## Supplied information
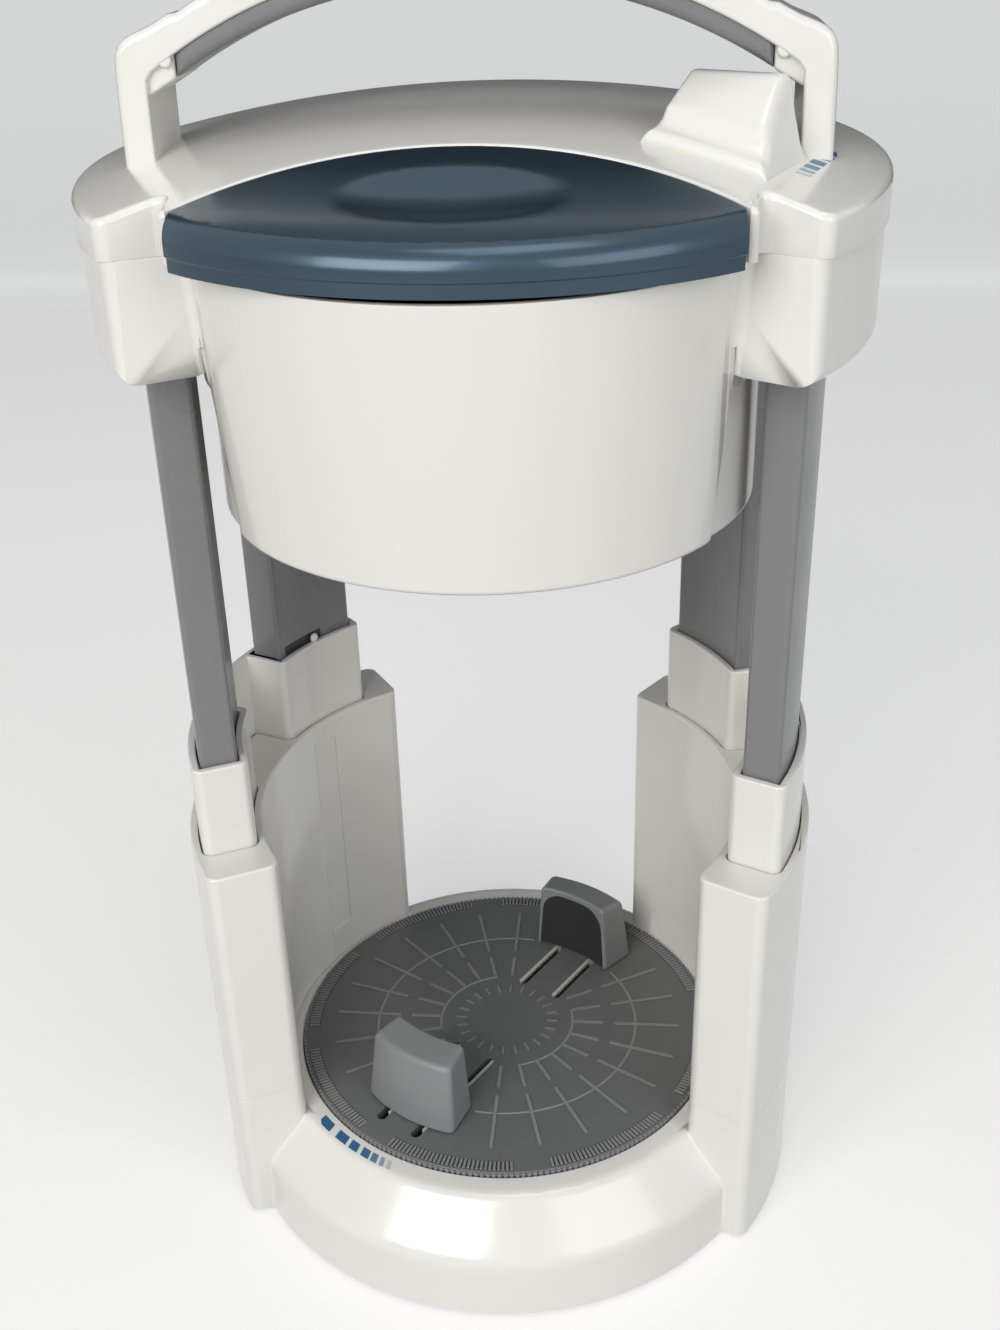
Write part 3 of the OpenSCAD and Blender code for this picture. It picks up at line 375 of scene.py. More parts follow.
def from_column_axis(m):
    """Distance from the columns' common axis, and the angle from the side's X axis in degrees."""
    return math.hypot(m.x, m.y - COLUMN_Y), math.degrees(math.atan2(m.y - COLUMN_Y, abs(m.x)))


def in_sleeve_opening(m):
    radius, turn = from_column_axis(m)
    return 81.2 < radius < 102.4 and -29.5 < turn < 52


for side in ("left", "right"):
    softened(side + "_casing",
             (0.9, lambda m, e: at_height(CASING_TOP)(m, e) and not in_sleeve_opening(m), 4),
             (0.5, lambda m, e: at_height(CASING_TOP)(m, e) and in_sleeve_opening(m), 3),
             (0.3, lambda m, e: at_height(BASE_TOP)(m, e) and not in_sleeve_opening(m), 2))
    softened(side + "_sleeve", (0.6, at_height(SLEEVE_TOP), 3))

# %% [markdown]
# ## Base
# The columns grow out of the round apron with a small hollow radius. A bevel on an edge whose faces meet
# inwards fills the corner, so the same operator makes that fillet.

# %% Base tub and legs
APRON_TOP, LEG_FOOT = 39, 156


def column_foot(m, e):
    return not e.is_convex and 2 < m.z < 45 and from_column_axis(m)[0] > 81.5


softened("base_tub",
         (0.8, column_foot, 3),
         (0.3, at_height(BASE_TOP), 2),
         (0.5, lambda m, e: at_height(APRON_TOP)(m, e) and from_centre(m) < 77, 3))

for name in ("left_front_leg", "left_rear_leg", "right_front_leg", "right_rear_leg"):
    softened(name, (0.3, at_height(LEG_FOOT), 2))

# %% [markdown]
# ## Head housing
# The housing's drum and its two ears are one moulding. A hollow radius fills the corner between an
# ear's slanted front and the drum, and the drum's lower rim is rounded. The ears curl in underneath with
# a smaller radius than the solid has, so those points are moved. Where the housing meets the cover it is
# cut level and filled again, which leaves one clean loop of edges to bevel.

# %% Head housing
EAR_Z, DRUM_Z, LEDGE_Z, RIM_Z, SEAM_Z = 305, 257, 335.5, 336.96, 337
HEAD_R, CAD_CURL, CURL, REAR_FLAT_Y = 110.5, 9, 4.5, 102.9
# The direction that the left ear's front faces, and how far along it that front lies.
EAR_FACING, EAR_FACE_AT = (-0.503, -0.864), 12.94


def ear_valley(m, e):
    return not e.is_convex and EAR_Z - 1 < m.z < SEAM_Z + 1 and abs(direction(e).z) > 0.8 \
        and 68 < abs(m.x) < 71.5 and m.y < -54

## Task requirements
Write out, exactly and with nothing else, the lines of the listing above from its first line through the line with "return 81.2 <".

## Expected answer
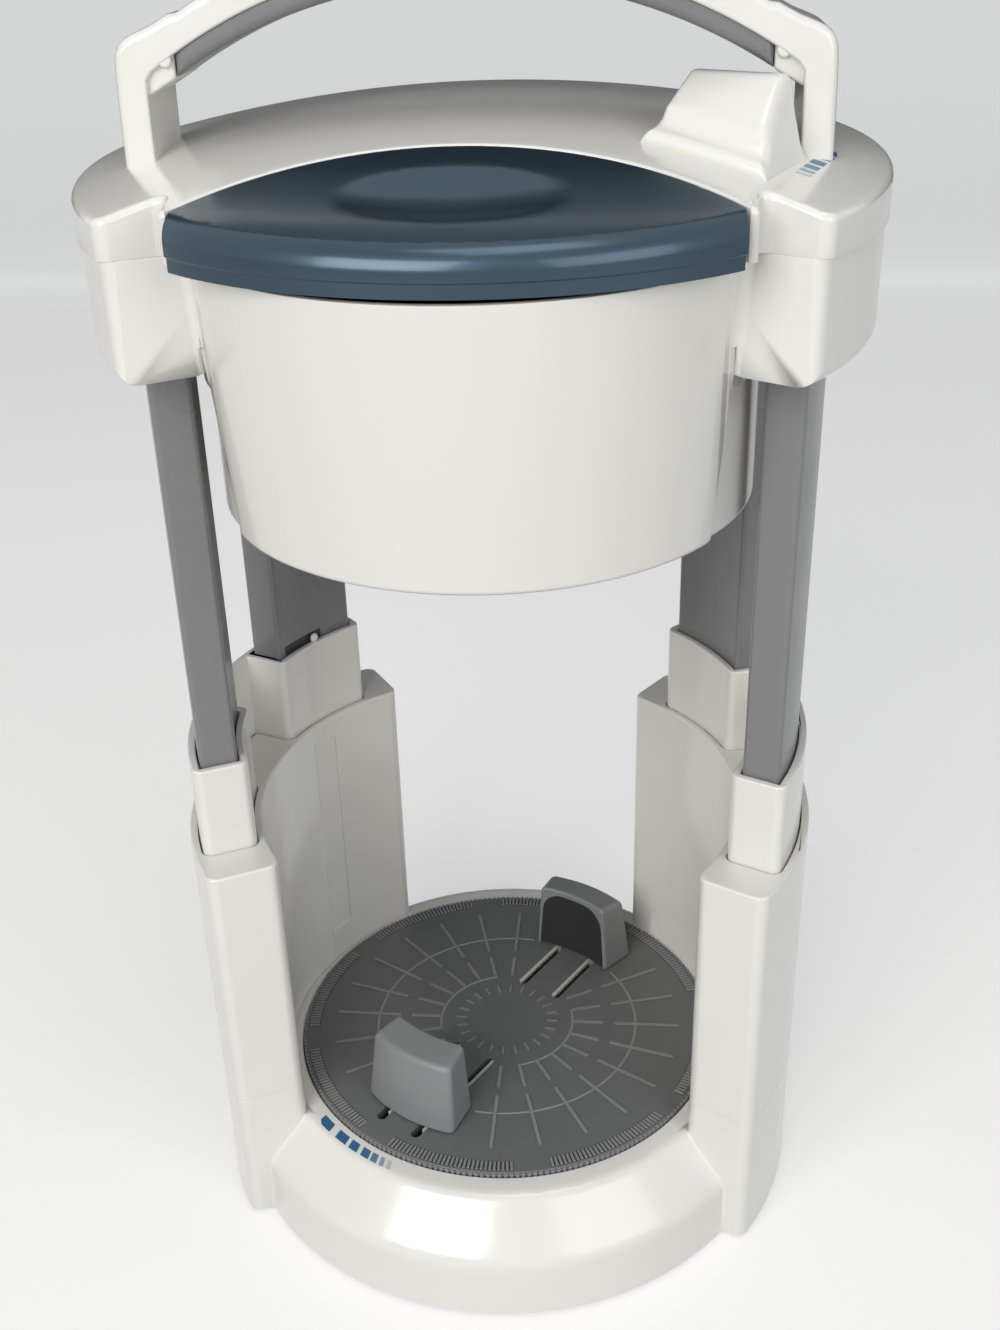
Write part 3 of the OpenSCAD and Blender code for this picture. It picks up at line 375 of scene.py. More parts follow.
def from_column_axis(m):
    """Distance from the columns' common axis, and the angle from the side's X axis in degrees."""
    return math.hypot(m.x, m.y - COLUMN_Y), math.degrees(math.atan2(m.y - COLUMN_Y, abs(m.x)))


def in_sleeve_opening(m):
    radius, turn = from_column_axis(m)
    return 81.2 < radius < 102.4 and -29.5 < turn < 52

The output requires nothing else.